• **Written problem**: Write out, word for word, every line from the one containing "Recreate this object" through the last line of the records below, both ends included.

----

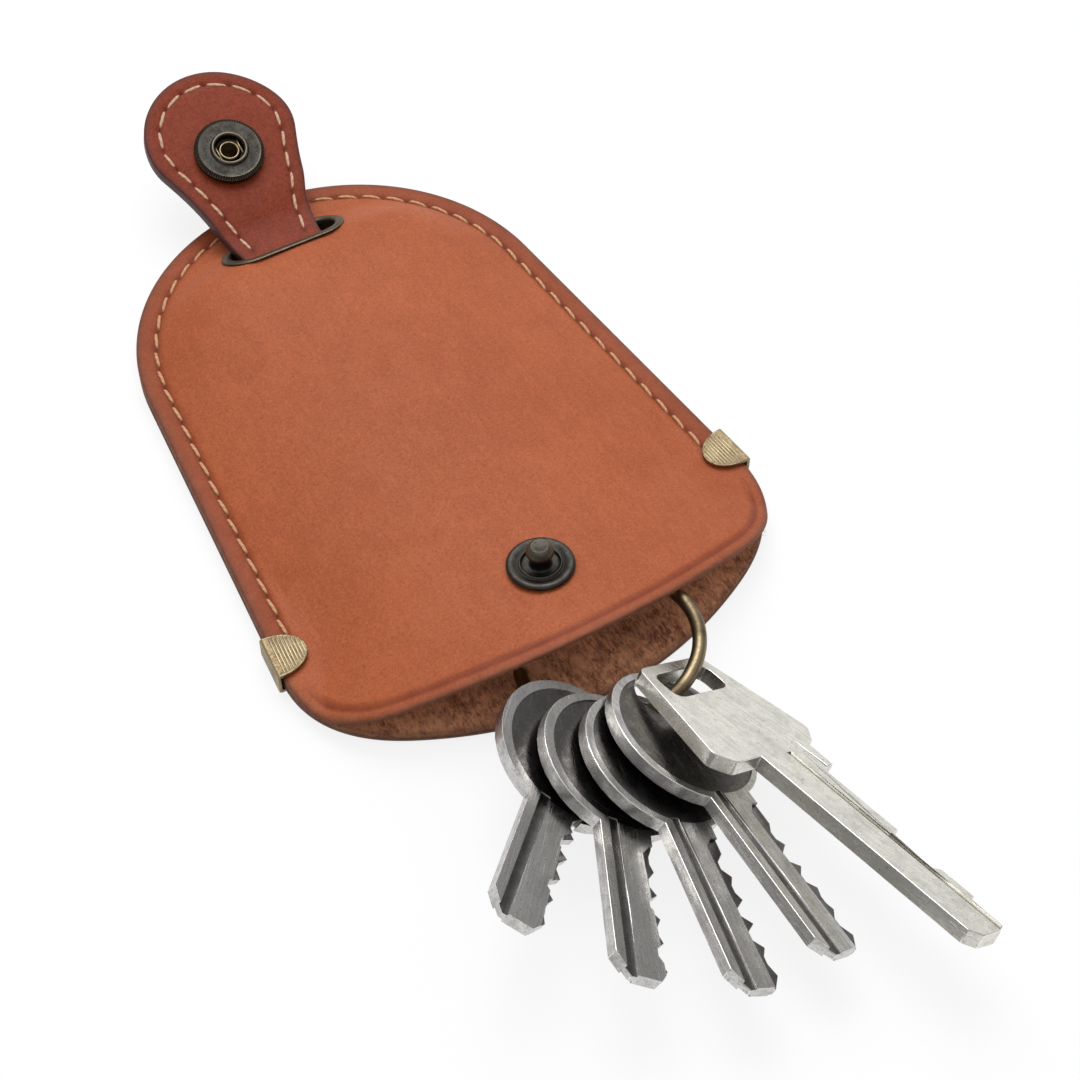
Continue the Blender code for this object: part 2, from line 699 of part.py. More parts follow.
def make_round_key(name, matrix, length, depths, swing):
    """Round bow, blade with its cuts, recessed bow faces and a groove along each face."""
    shoulder = asin(BLADE_HALF / BOW_RADIUS)
    bow = arc((0, -BOW_CENTRE), BOW_RADIUS, -pi / 2 + shoulder, 3 * pi / 2 - shoulder, 34)
    tip = [(-BLADE_HALF, -length + TIP_LENGTH), (-BLADE_HALF * 0.45, -length)]
    outline = cut_edge(depths, length, BLADE_HALF) + bow + tip
    bm = slab(outline, -KEY_THICK / 2, KEY_THICK / 2, [circle(KEY_HOLE, 20)])
    place = from_swing(matrix)
    key = finish(name, bm, WORN_STEEL, place, swing)
    groove_end = -length - 0.002
    groove_start = -BOW_CENTRE - BOW_RADIUS + 0.002
    for side in (-1, 1):
        low, high = sorted((side * (KEY_THICK / 2 - RECESS_DEPTH), side * KEY_THICK))
        disc = slab(circle(BOW_RECESS, 28, (0, -BOW_CENTRE)), low, high)
        cut(key, finish("recess_%s_%d" % (name, side), disc, None, place, swing, cutter=True))
        low, high = sorted((side * (KEY_THICK / 2 - GROOVE_DEPTH), side * KEY_THICK))
        left = -BLADE_HALF * 0.45 - BLADE_GROOVE / 2
        path = [(left, groove_end), (left + BLADE_GROOVE, groove_end),
                (left + BLADE_GROOVE, groove_start), (left, groove_start)]
        cut(key, finish("groove_%s_%d" % (name, side), slab(path, low, high), None, place, swing, cutter=True))
    smooth(key)


def make_flat_key(name, matrix, swing):
    """Flat tapering bow with a wide slot, a stepped blade and a short stop beside it."""
    top = FLAT_EDGE
    foot = FLAT_EDGE - FLAT_HEIGHT
    bow = rounded([
        (FLAT_TOP / 2, top), (-FLAT_TOP / 2, top), (-FLAT_BOTTOM / 2, foot + 0.0028),
        (-FLAT_BOTTOM / 2 + 0.0026, foot), (FLAT_BOTTOM / 2 - 0.0026, foot), (FLAT_BOTTOM / 2, foot + 0.0028),
    ], 0.0013, 3)
    right = FLAT_BLADE_RIGHT
    left = -FLAT_BLADE_LEFT
    stop = FLAT_BLADE_RIGHT + 0.0010
    end = -FLAT_LENGTH
    blade = [
        (left, foot), (left, end + 0.0022), (left + 0.0016, end + 0.0004), (right - 0.0036, end),
        (right - 0.0020, end + 0.0006), (right - 0.0018, end + 0.0060), (right - 0.0008, end + 0.0062),
        (right - 0.0008, end + 0.0120), (right - 0.0022, end + 0.0128), (right - 0.0022, end + 0.0200),
        (right, end + 0.0202), (right, foot - 0.0052), (stop, foot - 0.0052),
        (stop, foot - 0.0006), (stop + 0.0004, foot - 0.0050), (stop + 0.0018, foot - 0.0050),
        (stop + 0.0020, foot),
    ]
    # The bow is a closed loop that starts at its upper right corner and runs left, so the
    # blade is let in between the two lower corners
    split = next(i for i, p in enumerate(bow) if p[1] <= foot + 1e-6 and p[0] > -FLAT_BOTTOM / 2)
    while bow[split + 1][1] <= foot + 1e-6 and bow[split + 1][0] < 0:
        split += 1
    outline = bow[:split + 1] + blade + bow[split + 1:]
    hole = rounded([(FLAT_HOLE_HALF, FLAT_HOLE_RISE), (-FLAT_HOLE_HALF, FLAT_HOLE_RISE),
                    (-FLAT_HOLE_HALF, -FLAT_HOLE_RISE), (FLAT_HOLE_HALF, -FLAT_HOLE_RISE)], 0.0016, 3)
    place = from_swing(matrix)
    aside = Matrix.Translation((FLAT_SHIFT, 0, 0))
    bm = slab(outline, -FLAT_THICK / 2, FLAT_THICK / 2, [hole])
    bm.transform(aside)
    key = finish(name, bm, NICKEL_SILVER, place, swing)
    groove_left = right - 0.0034
    path = [(groove_left, end - 0.002), (groove_left + 0.0011, end - 0.002),
            (groove_left + 0.0011, foot - 0.0006), (groove_left, foot - 0.0006)]
    for side in (-1, 1):
        low, high = sorted((side * (FLAT_THICK / 2 - GROOVE_DEPTH), side * FLAT_THICK))
        groove = slab(path, low, high)
        groove.transform(aside)
        cut(key, finish("groove_%s_%d" % (name, side), groove, None, place, swing, cutter=True))
    smooth(key)


def main():
    clear_scene()
    make_back_panel()
    make_front_panel()
    for name, matrix in clip_places():
        make_clip(name, matrix)
    make_eyelet()
    make_stud()
    make_strap()
    hinge = empty("tongue_hinge", hinge_matrix())
    make_tongue(hinge)
    make_socket(hinge)
    swing = empty("ring_swing", swing_matrix())
    make_ring(swing)
    for name, angle, outwards, up, yaw, dip, roll, length, depths in ROUND_KEYS:
        make_round_key(name, key_matrix(angle, outwards, up, yaw, dip, roll), length, depths, swing)
    name, angle, outwards, up, yaw, dip, roll = FLAT_KEY
    make_flat_key(name, key_matrix(angle, outwards, up, yaw, dip, roll), swing)


main()
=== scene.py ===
"""Leather key fob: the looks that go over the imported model."""
import json
import random
from math import acos, asin, atan, atan2, cos, exp, hypot, pi, radians, sin, sqrt, tan
import bmesh
import bpy
import numpy as np
from bpy.props import FloatProperty, FloatVectorProperty, IntProperty, PointerProperty
from mathutils import Matrix, Vector, noise


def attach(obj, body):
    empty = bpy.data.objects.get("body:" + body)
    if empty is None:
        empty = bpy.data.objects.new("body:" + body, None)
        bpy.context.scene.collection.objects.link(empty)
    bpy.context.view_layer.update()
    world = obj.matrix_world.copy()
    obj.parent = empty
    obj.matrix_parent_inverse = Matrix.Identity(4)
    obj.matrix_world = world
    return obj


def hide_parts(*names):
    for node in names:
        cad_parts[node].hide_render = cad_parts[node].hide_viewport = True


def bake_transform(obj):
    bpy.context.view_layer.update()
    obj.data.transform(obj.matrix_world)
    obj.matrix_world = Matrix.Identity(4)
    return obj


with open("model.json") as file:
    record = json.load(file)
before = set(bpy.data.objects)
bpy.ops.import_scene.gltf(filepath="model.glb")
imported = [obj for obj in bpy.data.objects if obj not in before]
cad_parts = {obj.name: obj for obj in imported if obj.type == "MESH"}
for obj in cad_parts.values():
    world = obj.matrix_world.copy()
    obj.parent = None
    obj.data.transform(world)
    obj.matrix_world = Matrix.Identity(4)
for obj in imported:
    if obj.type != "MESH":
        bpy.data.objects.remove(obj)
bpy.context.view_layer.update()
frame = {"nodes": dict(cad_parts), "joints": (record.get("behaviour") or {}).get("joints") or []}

bl_info = {
    "name": "Leather Key Fob",
    "version": (1, 0, 0),
    "blender": (4, 5, 0),
    "location": "3D Viewport > Sidebar > Key Fob",
    "description": "Builds the leather, stitching, fittings and keys of a key fob",
    "category": "Add Mesh",
}

NODES = frame["nodes"]
HINGES = {joint["child"]: joint for joint in frame["joints"]}

# Pouch, as in the solids
LEATHER = 0.0015
SEAT_GAP = 0.0003
HALF_WIDTH = 0.0407
ARCH_RADIUS = 0.0358
ARCH_Y = 0.0535
LIP_HALF = 0.0290
BACK_LIP = (-0.0286, 0.0076)
FRONT_LIP = (-0.0252, 0.0048)
CORNER_Y = -0.0020
SEAM_MARGIN = 0.0040
FREE_LENGTH = 0.0240
BULGE_TOP = 0.0052
BULGE_SLOPE = 0.031
FLARE_Y = 0.0030
FLARE_RATE = 2.5
STUD_X = -0.0009
STUD_Y = -0.0102
SLOT_X = -0.0014
SLOT_Y = 0.0754
RAMP_HALF = 0.0044
RAMP_ANGLE = radians(28.5)
EYELET_HALF_LENGTH = 0.0116
EYELET_HALF_WIDTH = 0.0051
CLIP_LENGTH = 0.0076
CLIP_PINCH = 0.0034
SEAM_END_Y = 0.0029
CLIP_REACH = 0.0052
CLIP_TOP = 0.0042
PINCH_REACH = 1.6 * CLIP_LENGTH

# Surfaces of the panels, beyond the solids: rows of faces, and what is pressed or skived. A
# hole's share is its width in stitches. The swelling leaves room for the first key's bow.
FREE_STEP = 0.0009
PANEL_SPINE = (0.008, ARCH_Y - 0.004)
PANEL_DEPTHS = (
    0.0009, 0.0014, 0.0020, 0.0026, 0.0030, 0.0033, 0.0036, 0.0040, 0.0045, 0.0052, 0.0062)
PANEL_SPANS = (0.08, 0.17, 0.27, 0.38, 0.50, 0.62, 0.74, 0.87, 1.0)
EDGE_FADE = 0.0006
FRONT_ROLL = 0.00055
BACK_ROLL = 0.00050
GROOVE_WIDTH = 0.00045
FRONT_GROOVE = 0.00024
FRONT_HOLE = 0.00034
FRONT_HOLE_SHARE = 0.16
BACK_GROOVE = 0.00018
BACK_HOLE = 0.00030
BACK_HOLE_SHARE = 0.11
BACK_FUZZ = 0.00006
BORDER_PRESS = 0.00012
CREASE_INSET = 0.0021
CREASE_WIDTH = 0.00062
CREASE_DEPTH = 0.00020
LIP_FALL = 0.00030
LIP_SKIVE = 0.00022
WAVE_RISE = 0.00016
SWELL_SPOT = (-0.0222, -0.0050)
SWELL_RISE = 0.00045
SWELL_REACH = 0.0075

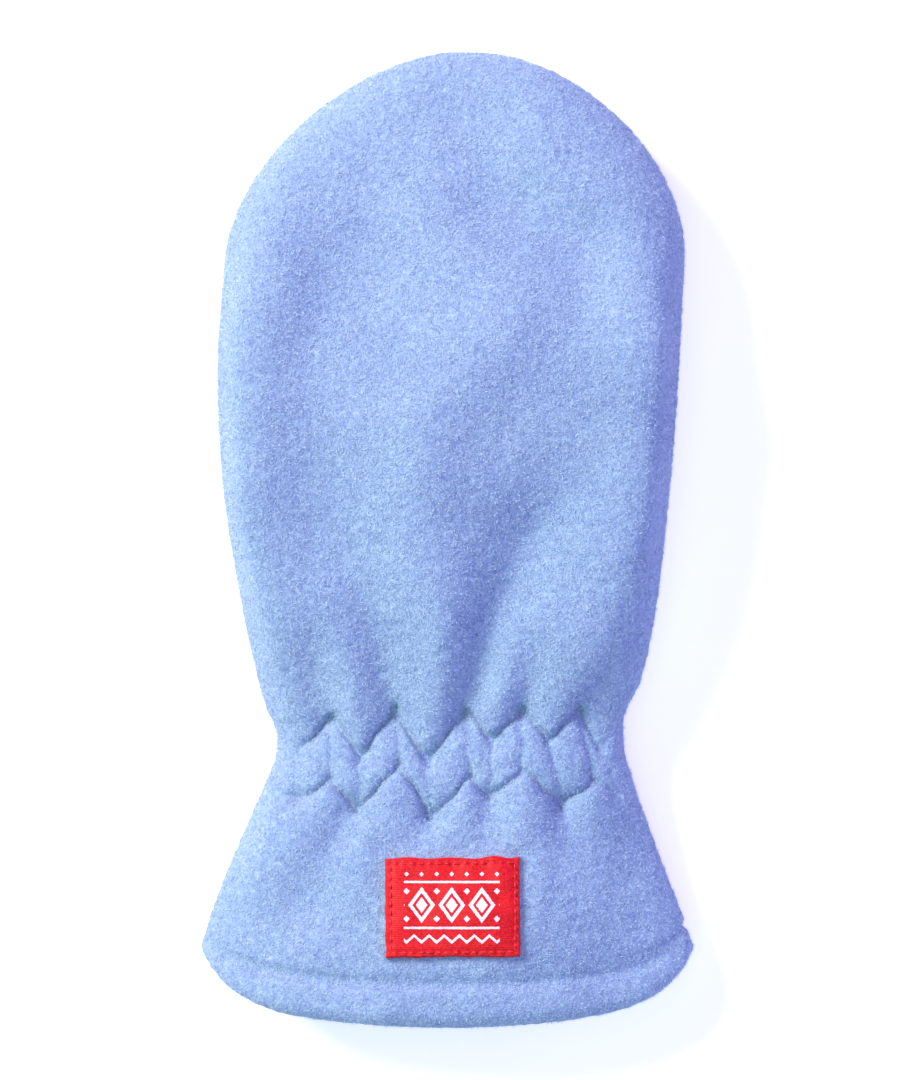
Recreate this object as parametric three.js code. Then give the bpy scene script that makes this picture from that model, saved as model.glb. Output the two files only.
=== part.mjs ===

----

• **Response**:
Recreate this object as parametric three.js code. Then give the bpy scene script that makes this picture from that model, saved as model.glb. Output the two files only.
=== part.mjs ===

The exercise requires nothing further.